Wednesday, January 18, 2012

Glaciers Flow Uphill


A rather large amount of the terrain we lay our eyes on in the mid-to-high latitudes have been shaped by glaciers. A major clue is to this action is when we see "U-shaped" valleys, or scoured "circs" - like someone took a giant spoon to the side of a mountain made of Extreme Moosetracks ice cream. These tell a practiced eye that something big and remorseless has ground everything smooth. Most glaciers are not small things, either. I have been in a fjord in Norway that has scoured edges 3,000 meters up from the current water-line! For American readers that represents a moving mass of ice about two miles deep. The huge weight of these glaciers at their height 10,000 - 16,000 years ago, but now removed, has caused parts of Scandinavia to uplift - float up - by as much as a meter in a century.

Q:

Hi, I live <in> Minnesota which experienced substantial effects of glacial movements during the ice ages. My question is: How were the gravitational forces sufficient to move the glaciers south into the upper Midwest given the current elevations above sea level of Hudson Bay (400 ft), Duluth (1430 ft), and Minneapolis (840 ft). Thanks Jim T.


A:
You can't think of glaciers as slow-moving water - they are plastic, with high viscosity. Precipitation moisture falls and "pancakes" instead - compresses, forming glaciers, with the center of the precipitation building up steadily, and the edges moving outwards. If you pressed down on the center of a still-fluid core of a pancake (before it was cooked through), it would extend or "moosh out" sideways - this is a displace-and-inflate behavior we also see in lava in Hawai'i. If the pancake filled the entire griddle or pan, and there was confinement at the edge or lip of the griddle (the analog of the broad increased elevation at Duluth), then the plastic material would rise above and flow over this barrier.

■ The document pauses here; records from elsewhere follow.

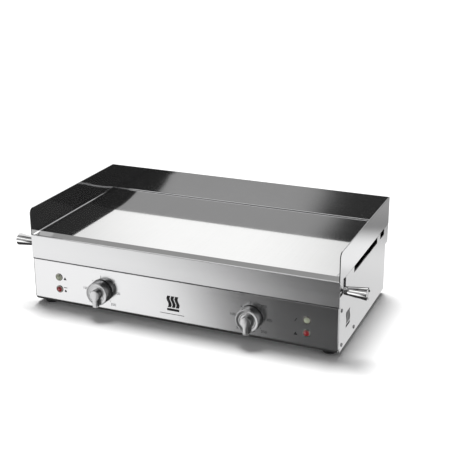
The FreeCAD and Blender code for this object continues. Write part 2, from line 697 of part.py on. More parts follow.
# ---- drip trough, which slides out to the front -----------------------------

def trough_front():
    """Full-width front band of the trough, folded in at top and bottom."""
    low, rear, hem = "seam_height + 0.6", "front_face + thin_sheet", "front_face + 4"
    points = (("front_face", low), ("front_face", "plate_top"), (hem, "plate_top"),
              (hem, "plate_top - thin_sheet"), (rear, "plate_top - thin_sheet"),
              (rear, low + " + thin_sheet"), ("front_face + 14", low + " + thin_sheet"),
              ("front_face + 14", low))
    band = prism("band", "YZ_Plane", points, "body_width", ("-body_width/2", "0", "0"))
    soften(band, "2", corner(0, ("front_face", low), ("front_face", "plate_top")))
    ends = [block("band_end_" + side, on_side(sign, "trough_half", "body_width/2 + 5"),
                  (rear, "front_face + 20"), (low + " - 1", low + " + 5")) for side, sign in SIDES]
    name_node(cut("band_cut", band, *ends), "trough_front")


def trough_pan():
    """Open pan with tall end walls in front and a low rear part that clears the plate's lip."""
    wide = ("-trough_half", "trough_half")
    deep = ("front_face + thin_sheet + 0.1", "trough_back")
    floor = "seam_height + 2.2"
    shell = block("pan_shell", wide, deep, (floor, "side_top - 0.2"))
    room = block("pan_room", (wide[0] + " + trough_sheet", wide[1] + " - trough_sheet"),
                 (deep[0] + " + trough_sheet", deep[1] + " - trough_sheet"),
                 (floor + " + trough_sheet", "side_top + 5"))
    rear = block("pan_rear_cut", ("-body_width", "body_width"), ("end_wall_back", "trough_back + 5"),
                 ("trough_low", "side_top + 5"))
    holes = [rod("pan_hole_" + side, "screw_radius + 0.2", "10",
                 ("%d*(trough_half + 4)" % sign, "handle_line", "handle_height"), "-x" if sign > 0 else "+x")
             for side, sign in SIDES]
    name_node(cut("pan_cut", shell, room, rear, *holes), "trough_pan")


def handle(side, sign):
    """Turned conical handle with a dished end, its stud, and the screw from inside the pan."""
    outward = "+x" if sign > 0 else "-x"
    length = "body_width/2 - trough_half + handle_reach"
    root = "body_width/2 - trough_half + 2"
    bore = "screw_radius + 0.05"
    profile = (
        (bore, "0"), ("stud_radius", "0"), ("stud_radius", root), ("handle_root - 1", root),
        ("handle_root", root + " + 1"), ("handle_tip", length + " - 2"), ("handle_tip - 1.2", length),
        ("handle_tip - 2.4", length), ("handle_tip - 3.4", length + " - 1.4"), ("0", length + " - 2"),
        ("0", "26"), (bore, "26"))
    place = ("%d*trough_half" % sign, "handle_line", "handle_height")
    name_node(turned("cone_" + side, profile, place, outward), "handle_" + side)
    head = "(trough_sheet + 3)"
    screw = (("0", "0"), ("5", "0"), ("5", "2.9"), ("screw_radius", "2.9"), ("screw_radius", head + " + 22"),
             ("0", head + " + 22"))
    start = ("%d*(trough_half - %s)" % (sign, head), "handle_line", "handle_height")
    name_node(turned("handle_screw_body_" + side, screw, start, outward), "handle_screw_" + side)


def runner(side, sign):
    """Angle on the side panel that the trough slides on."""
    outer = "body_width/2 - side_sheet - 0.1"
    span = ("front_face + 23", "trough_back + 10")
    top = "seam_height + 2"
    shelf = block("runner_shelf_" + side, on_side(sign, outer + " - 18", outer), span,
                  (top + " - thin_sheet", top))
    wall = block("runner_wall_" + side, on_side(sign, outer + " - thin_sheet", outer), span,
                 (top + " - 18", top))
    name_node(join("runner_whole_" + side, shelf, wall), "trough_runner_" + side)


front_panel()
back_panel()
rear_channel()
base_pan()
griddle_plate()
splash_guard()
plate_bearers()
heat_shield()
rear_fittings()
trough_front()
trough_pan()
for side, sign in SIDES:
    side_panel(side, sign)
    side_screws(side, sign)
    heating_element(side, sign)
    element_clamp(side, sign)
    thermostat(side, sign)
    sensor(side, sign)
    dial_ring(side, sign)
    knob(side, sign)
    for level in ("upper", "lower"):
        lamp(side, sign, level)
    handle(side, sign)
    runner(side, sign)
    for spot, back in (("front", "foot_front"), ("rear", "foot_back")):
        foot("%s_%s" % (spot, side), "%d*foot_place" % sign, back)

doc.recompute()
for item in doc.Objects:
    assert not {"Invalid", "Error"} & set(item.State), item.Name
os.makedirs("parts", exist_ok=True)
for item in nodes:
    assert not item.Shape.isNull() and item.Shape.isValid(), item.Label
    item.Shape.exportStep("parts/%s.step" % item.Label)
print(len(nodes), "nodes")
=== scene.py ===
# %% [markdown]
# # A counter-top flat top griddle, built on its CAD frame
# The griddle is a folded stainless box. A thick polished plate lies in its top, a three-sided
# splash guard stands around the plate, and a drip trough with two turned handles slides out of
# the front. The CAD model already has the exact place and size of every part, so this lesson
# loads it, gives each metal its finish, and makes smooth versions of the turned and bent parts.
# All lengths are in metres: +X is the operator's right, +Y the rear, and +Z is up.

# %% Load the CAD frame
import math

import bmesh
import bpy
import numpy as np
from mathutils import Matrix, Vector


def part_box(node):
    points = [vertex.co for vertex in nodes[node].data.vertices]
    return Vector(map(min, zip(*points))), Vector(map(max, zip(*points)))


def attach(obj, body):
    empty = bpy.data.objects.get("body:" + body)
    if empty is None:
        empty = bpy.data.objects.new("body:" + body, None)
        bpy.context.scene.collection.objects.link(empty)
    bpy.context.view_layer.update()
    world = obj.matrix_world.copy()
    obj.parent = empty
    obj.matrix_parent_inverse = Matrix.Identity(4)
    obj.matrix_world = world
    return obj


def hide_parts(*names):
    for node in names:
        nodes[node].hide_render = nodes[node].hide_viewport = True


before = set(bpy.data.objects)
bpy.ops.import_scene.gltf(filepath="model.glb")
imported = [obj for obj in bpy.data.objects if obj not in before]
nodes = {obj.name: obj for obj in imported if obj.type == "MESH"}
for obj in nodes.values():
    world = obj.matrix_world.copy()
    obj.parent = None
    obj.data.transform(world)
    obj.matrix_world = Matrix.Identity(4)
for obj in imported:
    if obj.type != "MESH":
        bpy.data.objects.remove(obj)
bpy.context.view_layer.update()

scene = bpy.context.scene
SIDES = (("left", -1), ("right", 1))

# %% [markdown]
# ## The camera
# A product shot of a low box is taken from a little above and to one side, with a long lens so
# that the edges stay nearly parallel. A camera in Blender looks along its own -Z axis. The
# turn order YXZ reads as a photographer works: pan about Z, then tilt about X, then level
# about Y. A small shift keeps the object in the lower left of the frame without turning it.

# %% The camera
camera_data = bpy.data.cameras.new("studio_camera")
camera_data.sensor_width = 36
camera_data.lens = 79.34
camera_data.shift_x = 0.044
camera_data.shift_y = -0.044
camera_data.clip_end = 50
camera = bpy.data.objects.new("studio_camera", camera_data)
camera.location = (0.8403, -1.8697, 0.9210)
camera.rotation_mode = "YXZ"
camera.rotation_euler = [math.radians(angle) for angle in (71.144, 2.195, 21.981)]
scene.collection.objects.link(camera)
scene.camera = camera
print("lens", round(camera_data.lens), "mm, camera", round(camera.location.length, 2), "m from the origin")

# %% [markdown]
# ## Shader maths as plain expressions
# A procedural material is a sum of small number patterns. Wiring every Math node by hand hides
# the idea, so one class wraps a node socket and makes +, - and * add the nodes. `node` makes any
# other node from its type, its settings and the values of its sockets.

# %% A small language for materials


class Value:
    """A node socket that can be used in an expression; each operator adds one Math node."""

    def __init__(self, tree, socket):
        self.tree = tree
        self.socket = socket

    def math(self, operation, *others):
        return self.tree.node("ShaderNodeMath", {"operation": operation}, [self, *others])

    def __add__(self, other):
        return self.math("ADD", other)

    __radd__ = __add__

    def __mul__(self, other):
        return self.math("MULTIPLY", other)

    __rmul__ = __mul__

    def __sub__(self, other):
        return self.math("SUBTRACT", other)

    def __rsub__(self, other):
        return self.tree.node("ShaderNodeMath", {"operation": "SUBTRACT"}, [other, self])

    def clamp(self):
        return self.tree.node("ShaderNodeClamp", {}, [self, 0.0, 1.0])

    def smooth(self, low, high):
        """0 below low, 1 above high, and an S-shaped ramp between them."""
        return self.tree.node("ShaderNodeMapRange", {"interpolation_type": "SMOOTHSTEP"},
                              [self, low, high, 0.0, 1.0])


class Tree:
    """The nodes of one material or world."""

    def __init__(self, owner):
        owner.use_nodes = True
        self.tree = owner.node_tree
        self.tree.nodes.clear()

    def number(self, amount):
        made = self.tree.nodes.new("ShaderNodeValue")
        made.outputs[0].default_value = amount
        return Value(self, made.outputs[0])

    def split(self, vector):
        """The three numbers of a vector."""
        made = self.node("ShaderNodeSeparateXYZ", {}, [vector]).socket.node
        return [Value(self, made.outputs[index]) for index in range(3)]

    def node(self, kind, settings, sockets=(), out=0):
        """One node: settings are its properties, sockets its inputs by number or by name."""
        made = self.tree.nodes.new(kind)
        for key, setting in settings.items():
            setattr(made, key, setting)
        pairs = sockets.items() if isinstance(sockets, dict) else enumerate(sockets)
        for key, given in pairs:
            if isinstance(given, Value):
                self.tree.links.new(given.socket, made.inputs[key])
            elif given is not None:
                made.inputs[key].default_value = given
        return Value(self, made.outputs[out] if made.outputs else None)

    def here(self, scale=(1, 1, 1)):
        """Object coordinates, stretched: the pattern's own ruler, in metres."""
        place = self.node("ShaderNodeTexCoord", {}, (), "Object")
        return self.node("ShaderNodeMapping", {}, {"Vector": place, "Scale": scale})

    def noise(self, vector, scale, detail=3.0, roughness=0.55):
        return self.node("ShaderNodeTexNoise", {"normalize": True},
                         {"Vector": vector, "Scale": scale, "Detail": detail, "Roughness": roughness})

    def mix(self, factor, first, second):
        """Colour between first and second."""
        made = self.node("ShaderNodeMix", {"data_type": "RGBA"}, {0: factor}, 2)
        mixer = made.socket.node
        for socket, given in ((mixer.inputs[6], first), (mixer.inputs[7], second)):
            if isinstance(given, Value):
                self.tree.links.new(given.socket, socket)
            else:
                socket.default_value = (*given, 1.0)
        return made

    def bump(self, height):
        """A bump whose height is in metres."""
        return self.node("ShaderNodeBump", {}, {"Strength": 1.0, "Distance": 1.0, "Height": height})

    def surface(self, **sockets):
        """The Principled shader, wired to the output; names like base_color become Base Color."""
        names = {key.replace("_", " ").title().replace("Ior", "IOR"): given for key, given in sockets.items()}
        shader = self.node("ShaderNodeBsdfPrincipled", {}, names)
        self.node("ShaderNodeOutputMaterial", {}, {"Surface": shader})


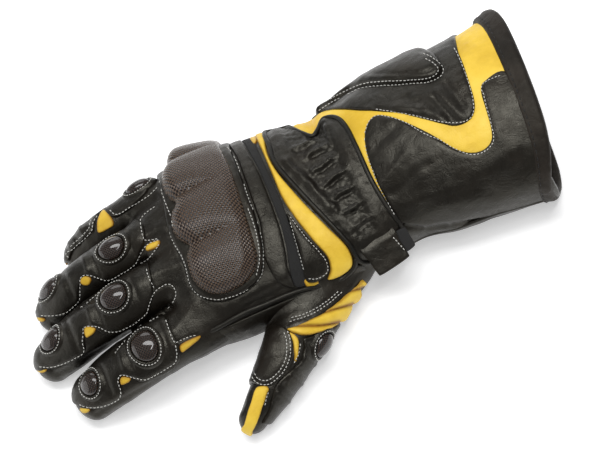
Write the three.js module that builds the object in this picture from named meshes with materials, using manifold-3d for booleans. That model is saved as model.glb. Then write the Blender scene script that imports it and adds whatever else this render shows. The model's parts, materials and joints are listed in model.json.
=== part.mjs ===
// A long leather motorcycle glove for the right hand, lying palm down on a table.
// Millimetres, +Z up. The hand's length runs along X, with the cuff at +X and the fingertips
// at -X, and the thumb lies on the -Y side. The origin is under the middle of the whole glove.
//
// The glove is built as a glove maker builds it, round a form. The form is one tube for the
// palm, wrist and gauntlet, with a tube for each finger and the thumb let into it. Every
// leather piece is a layer of that form between two offsets, cut to its pattern outline.
// Patterns are drawn on a flat drawing plane that leans towards the thumb side, and are laid
// on the form square to that plane: u runs along the hand and v across it.

import * as THREE from "three";
import { mergeVertices } from "three/addons/utils/BufferGeometryUtils.js";
import Module from "manifold-3d";

const wasm = await Module();
wasm.setup();

// Thicknesses and clearances
const WALL = 2.0; // main leather with its lining
const GAP = 0.3; // clearance between neighbouring pieces
const LEATHER = 1.3; // one layer of applied leather
const LAYER_1 = [GAP, GAP + LEATHER]; // sewn straight on the main leather
const LAYER_2 = [2 * GAP + LEATHER, 2 * (GAP + LEATHER)]; // sewn on top of layer 1

const GUARD_LIFT = 2.6; // padded surround that the knuckle guard sits in
const WELT_HEIGHT = 3;
const PANEL_FLOOR = 10; // sewn panels end this far above the table
const THUMB_FLOOR = 4;
const RIB_DEPTH = 5; // how deep the ribs' pattern cuts into the thumb side

// Moves the origin to the middle of the floor area under the glove.
const CENTRE_X = -8.25;
const CENTRE_Y = -12.1;

const DRAWING_LEAN = THREE.MathUtils.degToRad(60); // drawing plane's square line above the table
const FAR = 300; // longer than the glove from anywhere on it

// The palm, wrist and gauntlet: one row for each section across the hand.
const TRUNK = table("x middle halfWidth bottom top", [
  [-90, 16, 52, 14, 45],
  [-78, 15, 57, 9, 51],
  [-60, 14.5, 59.5, 2.5, 56],
  [-40, 14, 59.5, -0.8, 57],
  [-20, 13, 59, -0.8, 57],
  [0, 12.8, 57.2, -0.8, 55],
  [20, 11, 53.5, 1, 53],
  [34, 11.2, 52.5, 2, 52],
  [50, 12.2, 51, 2, 55],
  [65, 12.8, 51.7, 1, 60],
  [85, 9.5, 54.5, -0.8, 64],
  [112, 7, 56.5, -0.8, 67],
  [135, 5.5, 58.5, -0.8, 69],
  [158, 6, 61.5, -0.8, 70],
]);
const TRUNK_RINGS = 11;
const TRUNK_SIDES = 16;
const WIDEST_SHARE = 0.45; // height of the widest line, as a share of the section
const CUFF_SKEW = 0.13; // the cuff's edge leans this much along X for each unit of Y
const CUFF_BOW = 2; // and stands this much further out in the middle
const CUFF_CORNER = 8; // and is drawn back this much at both sides
const SKEW_FROM = 95; // where the lean and the bow begin
const CORNER_FROM = 130;
const TRUNK_FRONT = -90;
const TRUNK_BACK = 158;
const TOP_SQUARENESS = 0.94; // 1 is an ellipse, and less is squarer
const SOLE_SQUARENESS = 0.72;

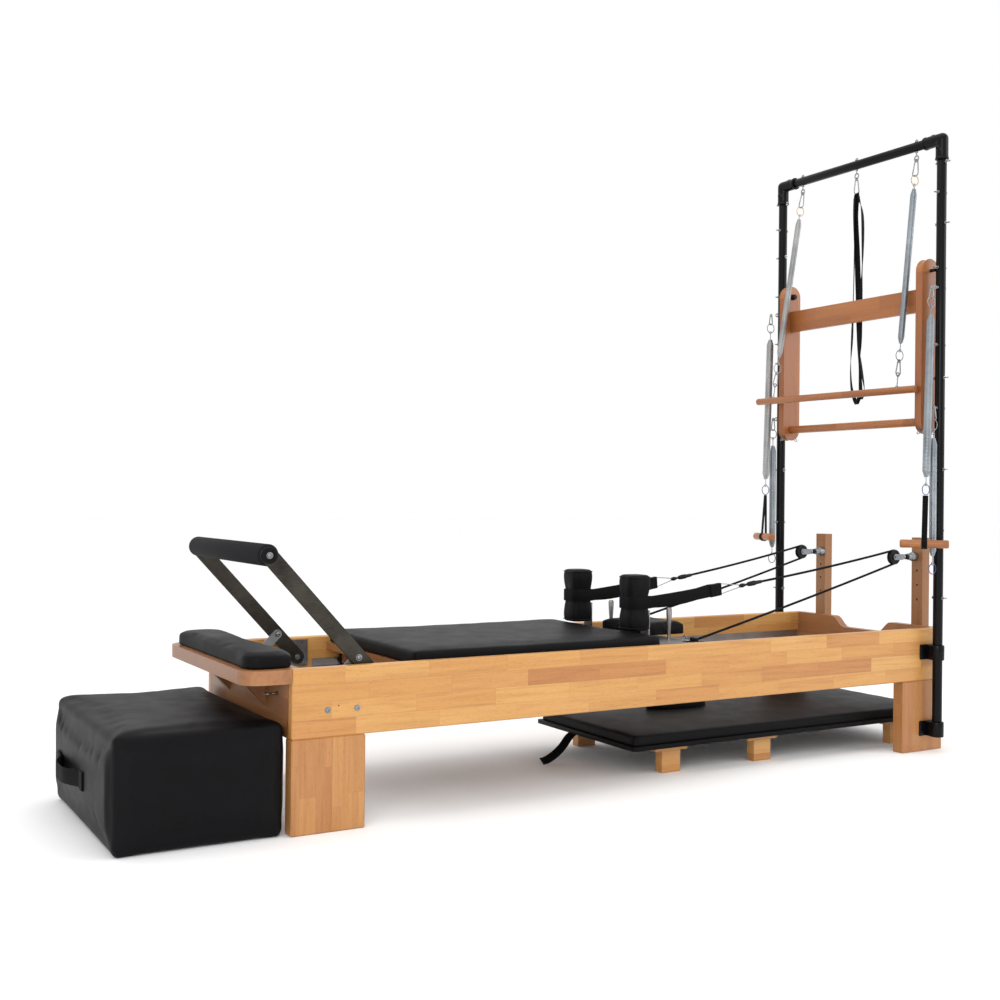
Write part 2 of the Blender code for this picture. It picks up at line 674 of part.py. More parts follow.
def head_plate():
    """Aluminium plate across the carriage with a post behind each rest and a peg for each strap."""
    plate = add("head_plate", box(PLATE_X, (-PLATE_HALF, PLATE_HALF), PLATE_Z), ALUMINIUM)
    extras = bmesh.new()
    post_x = REST_X[1] + POST_GAP
    peg_x = PLATE_X[1] - PEG_INSET
    foot = PLATE_Z[0] + SINK
    profile = ((0, 0.0045), (0.03, 0.005), (PEG_HEIGHT - 0.02, PEG_RADIUS),
               (PEG_HEIGHT - 0.005, PEG_RADIUS), (PEG_HEIGHT, PEG_RADIUS * 0.55))
    for _, side in SIDES:
        y = side * REST_Y
        box((post_x, post_x + POST_PLATE), centred(y, POST_WIDTH), (foot, foot + POST_HEIGHT), extras)
        turned((peg_x, y, foot), (0, 0, 1), profile, 12, extras)
    fuse(plate, extras)


def strap_outline(side, offset):
    """Plan of a strap round a rest's waist and on to its end, grown outwards by offset."""
    middle_x = sum(REST_X) / 2
    half_x = REST_DEPTH / 2 * WAIST + STRAP_GAP + offset
    half_y = REST_WIDTH / 2 * WAIST + STRAP_GAP + offset
    corner = REST_CORNER * WAIST + offset
    x = (middle_x - half_x, middle_x + half_x)
    y = (side * REST_Y - half_y, side * REST_Y + half_y)
    end_y = side * STRAP_END_Y
    end_x = STRAP_END_X + offset
    end_half = STRAP_END_HALF + offset
    tip = [(end_x, end_y - end_half), (end_x, end_y + end_half)]
    shoulders = arc((x[1] - corner, y[1] - corner), corner, 60, 90, 2)
    back = arc((x[0] + corner, y[1] - corner), corner, 90, 180, 3)
    front = arc((x[0] + corner, y[0] + corner), corner, 180, 270, 3)
    lower = arc((x[1] - corner, y[0] + corner), corner, 270, 300, 2)
    return tip + shoulders + back + front + lower


def straps():
    """Padded webbing loops, each lapped round a rest and ending at its rope's ring."""
    for name, side in SIDES:
        inner = strap_outline(side, 0.0)
        outer = strap_outline(side, STRAP_THICK)
        count = len(inner)
        bm = bmesh.new()
        rings = []
        for outline, level in ((inner, -0.5), (outer, -0.5), (outer, 0.5), (inner, 0.5)):
            ring = []
            for x, y in outline:
                share = max(0.0, (x - REST_X[1]) / STRAP_REACH)
                ring.append(bm.verts.new((x, y, STRAP_Z + STRAP_RISE * share + STRAP_HEIGHT * level)))
            rings.append(ring)
        for k in range(4):
            first, second = rings[k], rings[(k + 1) % 4]
            for i in range(count):
                j = (i + 1) % count
                bm.faces.new((first[i], first[j], second[j], second[i]))
        add(f"{name}_strap", bm, WEBBING)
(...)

If the elevation-increase is an isolated mountain, the glacier will instead slowly move around it on both sides - but still lap up locally at its edges.

Keep in mind that behind the continent-scale glaciers was just more glacier all the way back to central Russia - so the ice front could only move southward in North America. And believe me, nothing epitomizes the word "inexorable" quite like a glacier on the move.

Hmmm. It's early in the morning, and I must be still thinking of breakfast to come up with a pancake metaphor.